Standard & Poor's has classed Russian bonds as "investment grade", up from their former "speculative" rating.

Russia's reputation among investors has been hurt in recent months by the heavy tax bills and asset seizures imposed on companies such as oil giant Yukos.

S&P said the solidity of government finances outweighed the risk.

Russia is now a net creditor rather than a debtor.

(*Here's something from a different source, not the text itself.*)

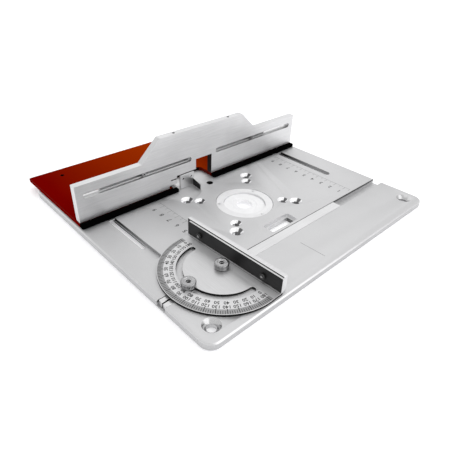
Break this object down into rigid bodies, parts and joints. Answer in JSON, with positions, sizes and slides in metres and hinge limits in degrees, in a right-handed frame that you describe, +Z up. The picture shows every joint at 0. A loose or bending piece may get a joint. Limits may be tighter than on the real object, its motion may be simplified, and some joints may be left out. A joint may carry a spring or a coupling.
{
  "type": "router table",
  "caption": "Router table plate with insert rings, a sliding fence on a red base and a slot-guided miter gauge with a swinging dial.",
  "frame": {"origin": "bottom centre of the whole object's box, on the underside of the table plate", "axes": "+X to the right along the fence and the miter slot, +Y from the plate's front edge towards the fence and the rear, +Z up"},
  "size_m": [0.25, 0.2456, 0.0579],
  "materials": {
    "plate": "bead-blasted, satin clear anodised",
    "face": "brushed along its length, clear anodised",
    "red": "dark red anodised, satin",
    "bright": "bright milled",
    "ring": "milky white, satin",
    "steel": "bright zinc plated",
    "dial": "satin, with dark engraved divisions",
    "nut": "moulded, ribbed"
  },
  "bodies": {
    "table": {"table_plate": "plate", "outer_ring": "ring", "inner_ring": "ring", "ring_screw_1": "steel", "ring_screw_2": "steel", "ring_screw_3": "steel"},
    "fence": {"fence_base": "red", "fence_angle_left": "bright", "fence_angle_right": "bright", "angle_screw_left_1": "steel", "angle_screw_left_2": "steel", "angle_screw_right_1": "steel", "angle_screw_right_2": "steel", "face_screw_left": "steel", "face_screw_right": "steel", "slot_key_left": "bright", "slot_key_right": "bright", "clamp_bolt_left": "steel", "clamp_bolt_right": "steel", "clamp_washer_left": "steel", "clamp_washer_right": "steel", "stop_bracket": "bright", "bracket_screw": "steel"},
    "face": {"fence_face": "face"},
    "nut_left": {"clamp_nut_left": "nut"},
    "nut_right": {"clamp_nut_right": "nut"},
    "gauge_bar": {"miter_bar": "bright", "bar_fit_screw": "steel", "pivot_washer": "steel", "lock_washer": "steel"},
    "gauge_head": {"dial_plate": "dial", "gauge_fence": "plate", "gauge_fence_screw_1": "steel", "gauge_fence_screw_2": "steel"},
    "pivot": {"pivot_screw": "steel"},
    "lock": {"lock_screw": "steel"}
  },
  "joints": [
    {"name": "fence_slide", "type": "slide", "parent": "table", "child": "fence", "axis": [0, 1, 0], "range_m": [-0.05, 0.03]},
    {"name": "face_shift", "type": "slide", "parent": "fence", "child": "face", "axis": [1, 0, 0], "range_m": [-0.037, 0.002]},
    {"name": "nut_left_turn", "type": "hinge", "parent": "fence", "child": "nut_left", "pos_m": [-0.0994, 0.0552, 0.014], "axis": [0, 0, 1], "range_deg": [0, 180]},
    {"name": "nut_right_turn", "type": "hinge", "parent": "fence", "child": "nut_right", "pos_m": [0.0994, 0.0552, 0.014], "axis": [0, 0, 1], "range_deg": [0, 180]},
    {"name": "gauge_slide", "type": "slide", "parent": "table", "child": "gauge_bar", "axis": [1, 0, 0], "range_m": [-0.04, 0.12]},
    {"name": "gauge_swing", "type": "hinge", "parent": "gauge_bar", "child": "gauge_head", "pos_m": [-0.0747, -0.0778, 0.007], "axis": [0, 0, 1], "range_deg": [-88, 84]},
    {"name": "pivot_screw_turn", "type": "hinge", "parent": "gauge_bar", "child": "pivot", "pos_m": [-0.0747, -0.0778, 0.01], "axis": [0, 0, 1], "range_deg": [0, 180]},
    {"name": "lock_screw_turn", "type": "hinge", "parent": "gauge_bar", "child": "lock", "pos_m": [-0.1033, -0.0778, 0.01], "axis": [0, 0, 1], "range_deg": [0, 180]}
  ]
}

Gold and foreign currency reserves of $119bn beat its foreign public debt of some $113bn.

Balance of risk

These improvements are so significant that they now outweight the serious and growing political risk that continues to be a key ratings constraint on Russia
Helena Hessel, S&P
The other two major ratings agencies - Fitch and Moody's have long since upped their rating of Russia's sovereign debt.

S&P had held back through fear that the government was dragging its feet on economic and legal reforms.

Now, though, it has finally followed suit.

But the agency made it clear that the improved rating did not mean that the risks were a thing of the past.

Instead, with Russian government coffers brimming with tax revenues from energy sales, S&P said the government's own debt is looking a good bet.

"These improvements are so significant that they now outweight the serious and growing political risk that continues to be a key ratings constraint on Russia," wrote S&P credit analyst Helena Hessel.

State control

The Yukos saga is the most high-profile of the political risks to which Ms Hessel alludes.

The company's founder and ex-chief executive, Mikhail Khodorkovsky, is in jail on trial for tax evasion and fraud.

Many believe the real motive for his prosecution is that he threatened to use his wealth to set up a political alternative to President Vladimir Putin.

His company, meanwhile, is widely believed to have fallen victim to the Kremlin's wish to get Russian energy resources as far as possible back under state control.